The investor lesson is cleaner: charitable strategy should be timed against tax brackets. If you expect one unusually high-income year — business sale, large bonus, equity compensation event — bunching deductions may be more efficient than spreading gifts evenly. If you are charitably inclined and over age thresholds for qualified charitable distributions later in retirement, the planning changes again.

Charity is not just a deduction. It is capital allocation with a values screen. That does not mean it should be sloppy. If you want a non-financial reminder that capital and attention can be directed toward constructive outcomes, even a simple browse through positive news and human-centered stories is a useful counterweight to the usual panic feed. Then come back to the math.

Municipal Bonds

Tax-exempt municipal bonds can reduce taxable income, especially for investors in high brackets. The trap is yield drag. A tax-exempt yield is not automatically superior. You compare taxable-equivalent yield, credit risk, duration risk, state tax treatment, and portfolio role.
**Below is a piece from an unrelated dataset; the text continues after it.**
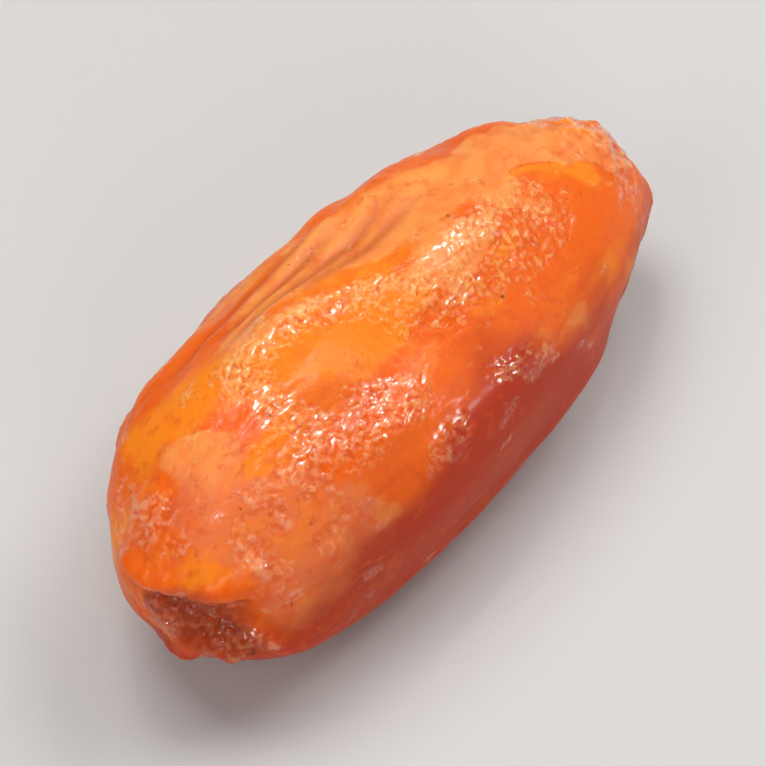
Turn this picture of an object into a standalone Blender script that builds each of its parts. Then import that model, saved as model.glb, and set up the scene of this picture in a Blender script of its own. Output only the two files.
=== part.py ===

A 3.5% tax-exempt yield may beat a 5% taxable bond for a high-bracket investor. Or it may not. Depends on the bracket and the risk. The lazy version says “rich people buy munis.” The disciplined version asks whether the after-tax, risk-adjusted return is competitive.
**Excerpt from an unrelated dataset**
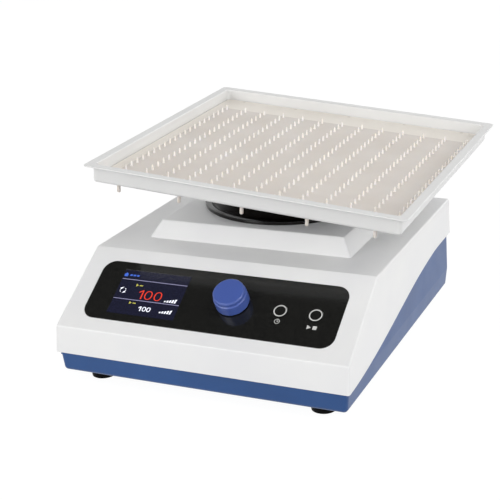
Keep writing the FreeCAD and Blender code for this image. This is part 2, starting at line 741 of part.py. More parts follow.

Direct Indexing and Tax-Loss Harvesting

Direct indexing allows investors to own individual securities that mimic an index while harvesting losses at the position level. This can create tax assets. Useful in taxable accounts. Less useful in retirement accounts. Very useful for investors with large realized gains elsewhere. Less useful for investors with simple portfolios and low taxable turnover.

The sales pitch often implies tax alpha is endless. It is not. Losses are finite. Market behavior matters. Wash sale rules matter. Tracking error matters. Fees matter. The strategy can work, but it is not a money printer.

The wealthy do not avoid taxes by finding one magic structure. They reduce tax leakage by aligning timing, entity, location, and asset type.

That line is not exciting. It is also the truth.

Contract Restructuring Is Not the Same as Wealth Planning

Rodgers’ 2023 contract restructuring with the Jets created a wave of commentary. Some of it was football analysis. Some of it drifted into financial mythology.

NFL contracts are their own ecosystem. Salary cap treatment, signing bonuses, guarantees, incentives, void years, cash timing, and team accounting all matter. A restructure may help a team create cap room. It may change the timing of compensation. It may reflect negotiation leverage. But public contract reporting rarely gives you enough information to infer personal tax planning.

For a high-income athlete, compensation timing can matter. If income is accelerated or deferred, the tax year changes. If the player changes residency, the state impact may change. If income is characterized differently, the treatment may differ. But we should not pretend we know the personal side unless it is public.

The broader point for investors: cash flow timing is underrated.

Most retirement tax mistakes are not exotic. They are timing errors. Retirees let pre-tax accounts compound untouched for too long, then required minimum distributions shove them into higher taxable income later. They claim Social Security without understanding provisional income. They sell appreciated assets in a high-income year instead of harvesting gains in a low-income window. They ignore Roth conversions during the gap years between retirement and RMDs.

That is where real money leaks.

A celebrity athlete may have a team of attorneys and accountants solving a nine-figure version of the timing problem. You may have a seven-figure version. The principle is the same: the tax code rewards sequencing.

A decent retirement tax plan asks:

1. What income is already locked in each year?

2. Which accounts are taxable, tax-deferred, and tax-free?

3. What bracket are we filling now versus later?

4. Are capital gains taxed at 0%, 15%, or 20% under the current income picture?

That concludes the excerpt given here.